### Given request
Single out the lines of the material that contain "into" and copy them.

### Data lines

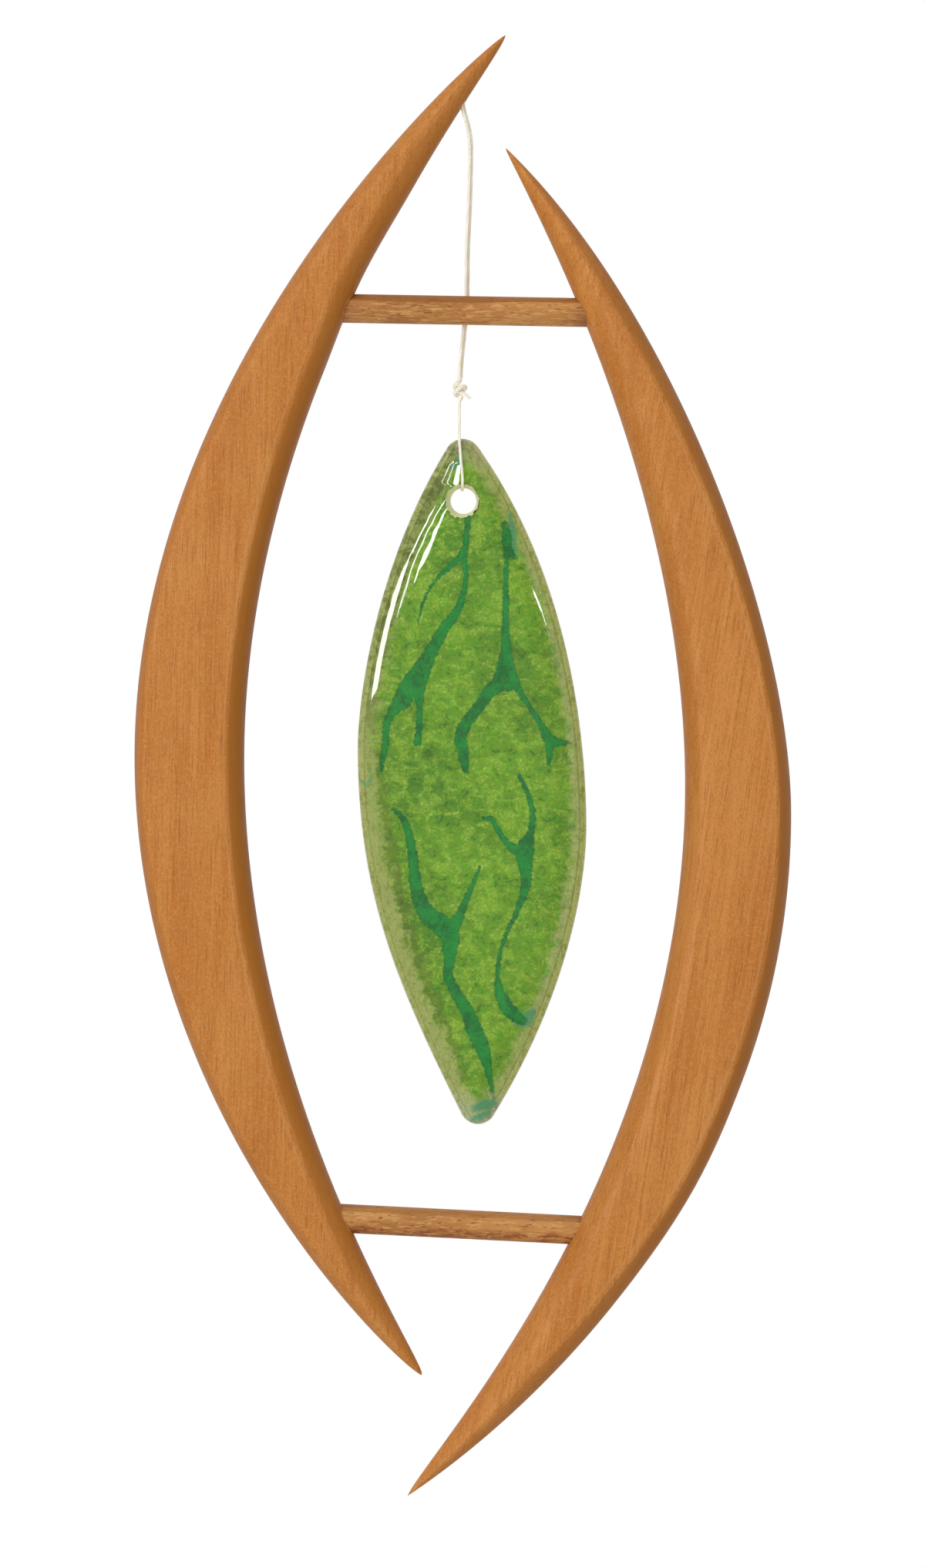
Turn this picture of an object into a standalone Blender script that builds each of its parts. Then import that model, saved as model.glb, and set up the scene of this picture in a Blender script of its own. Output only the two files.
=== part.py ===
"""A window hanging: two horn-tipped wooden limbs joined into an open ring by two dowels, and a glass
leaf hung inside the ring on a doubled thread.

Metres, +Z up, +X to the right and the front towards -Y. The origin is the upper mouth of the thread
hole in the left limb's top tip, the point that the whole piece hangs from.
"""

import math
from dataclasses import dataclass

import bmesh
import bpy
from mathutils import Vector

# Wooden limbs
LIMB_THICKNESS = 0.018
LEFT_HEIGHT = 0.3709
RIGHT_HEIGHT = 0.3731
LEFT_REACH = 0.0906
RIGHT_REACH = 0.0910
LEFT_BELLY_WIDTH = 0.0303
RIGHT_BELLY_WIDTH = 0.0293
LEFT_TOP_TIP = Vector((0.0120, 0.0, 0.0102))
RIGHT_TOP_TIP = Vector((0.0122, 0.0, -0.0211))
INNER_EDGE_BAND = 0.0042
OUTER_EDGE_BAND = 0.0028
BAND_GAIN_AT_TIP = 0.0015
RIDGE_SHARE = 0.56
FLAT_SHARE_AT_RIDGE = 0.03
FULL_THICKNESS_WIDTH = 0.018
TIP_TAPER_POWER = 1.7
STATIONS_PER_HALF = 26
LIMB_CROWDING = 1.35
CURVE_STEPS = 200
EDGE_STEPS = 8
EDGE_POWER = 3.0
TIP_BLUNTNESS = 0.12

# Dowels. A drop is down from a limb's top tip and a rise is up from its bottom tip.
DOWEL_DIAMETER = 0.008
DOWEL_SEAT_DEPTH = 0.008
DOWEL_CHAMFER = 0.0004
TOP_DOWEL_LEFT_DROP = 0.0757
TOP_DOWEL_RIGHT_DROP = 0.0455
BOTTOM_DOWEL_LEFT_RISE = 0.0433
BOTTOM_DOWEL_RIGHT_RISE = 0.0736
DOWEL_SIDES = 28

# Glass leaf
LEAF_HEIGHT = 0.1902
LEAF_LEFT_REACH = 0.0290
LEAF_RIGHT_REACH = 0.0345
LEAF_THICKNESS = 0.008
LEAF_EDGE_ROUND = 0.0055
LEAF_BAND_SHARE = 0.49
LEAF_TIP_RADIUS = 0.0051
LEAF_FULL_THICKNESS_WIDTH = 0.016
LEAF_HOLE_DIAMETER = 0.0087
LEAF_HOLE_FLARE = 0.0004
LEAF_HOLE_DROP = 0.0174
LEAF_HOLE_SHIFT = -0.0003
LEAF_STATIONS_PER_HALF = 24
LEAF_CROWDING = 1.7
LEAF_EDGE_STEPS = 4
LEAF_HOLE_SIDES = 32

# Thread
THREAD_DIAMETER = 0.0008
THREAD_HOLE_DIAMETER = 0.0026
THREAD_HOLE_SIDES = 14
STRAND_SHIFT = Vector((0.0003, 0.00046, 0.0))
STRAND_STEP = 0.0024
LOOP_STEP = 0.0013
KNOT_DIAMETER = 0.0040
KNOT_BEVEL = 0.0009
KNOT_SIDES = 16
TAIL_REACH = 0.0024
TAIL_ANGLE = math.radians(131)
TAIL_SIDES = 8

# Shading: edges sharper than these stay crisp
ROUND_ANGLE = math.radians(60)
TURNED_ANGLE = math.radians(40)
ARRIS_ANGLE = math.radians(32)

# Fits
SEAT_GAP = 0.0003
BORE_END_GAP = 0.0006
CUTTER_OVERRUN = 0.004

# Places. The leaf hangs plumb behind the top dowel, so its middle plane stands back by half the
# dowel and one thread.
LEAF_PLANE_Y = DOWEL_DIAMETER / 2 + THREAD_DIAMETER
LEAF_TOP = Vector((0.0002, LEAF_PLANE_Y, -0.1013))
LEAF_BOTTOM = LEAF_TOP + LEAF_HEIGHT * Vector((0.0221, 0.0, -1.0))
KNOT_TOP = Vector((-0.0005, LEAF_PLANE_Y, -0.0846))
KNOT_BOTTOM = Vector((-0.0007, LEAF_PLANE_Y, -0.0904))

# The pair of upper strands, read down their middle from inside the thread hole to the knot.
UPPER_ROUTE = (
    (0.0000, 0.0000, -0.0020),
    (0.0000, 0.0000, -0.0060),
    (0.0002, 0.0001, -0.0094),
    (0.0011, 0.0004, -0.0130),
    (0.0018, 0.0008, -0.0156),
    (0.0022, 0.0012, -0.0181),
    (0.0024, 0.0018, -0.0218),
    (0.0022, 0.0028, -0.0314),
    (0.0019, 0.0036, -0.0399),
    (0.0015, 0.0044, -0.0484),
    (0.0014, 0.0050, -0.0570),
    (0.0013, 0.0052, -0.0620),
    (0.0010, 0.0052, -0.0660),
    (0.0007, 0.0052, -0.0700),
    (0.0003, 0.0051, -0.0740),
    (-0.0003, 0.0049, -0.0800),
    (-0.0005, 0.0048, -0.0843),
)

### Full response
Turn this picture of an object into a standalone Blender script that builds each of its parts. Then import that model, saved as model.glb, and set up the scene of this picture in a Blender script of its own. Output only the two files.
"""A window hanging: two horn-tipped wooden limbs joined into an open ring by two dowels, and a glass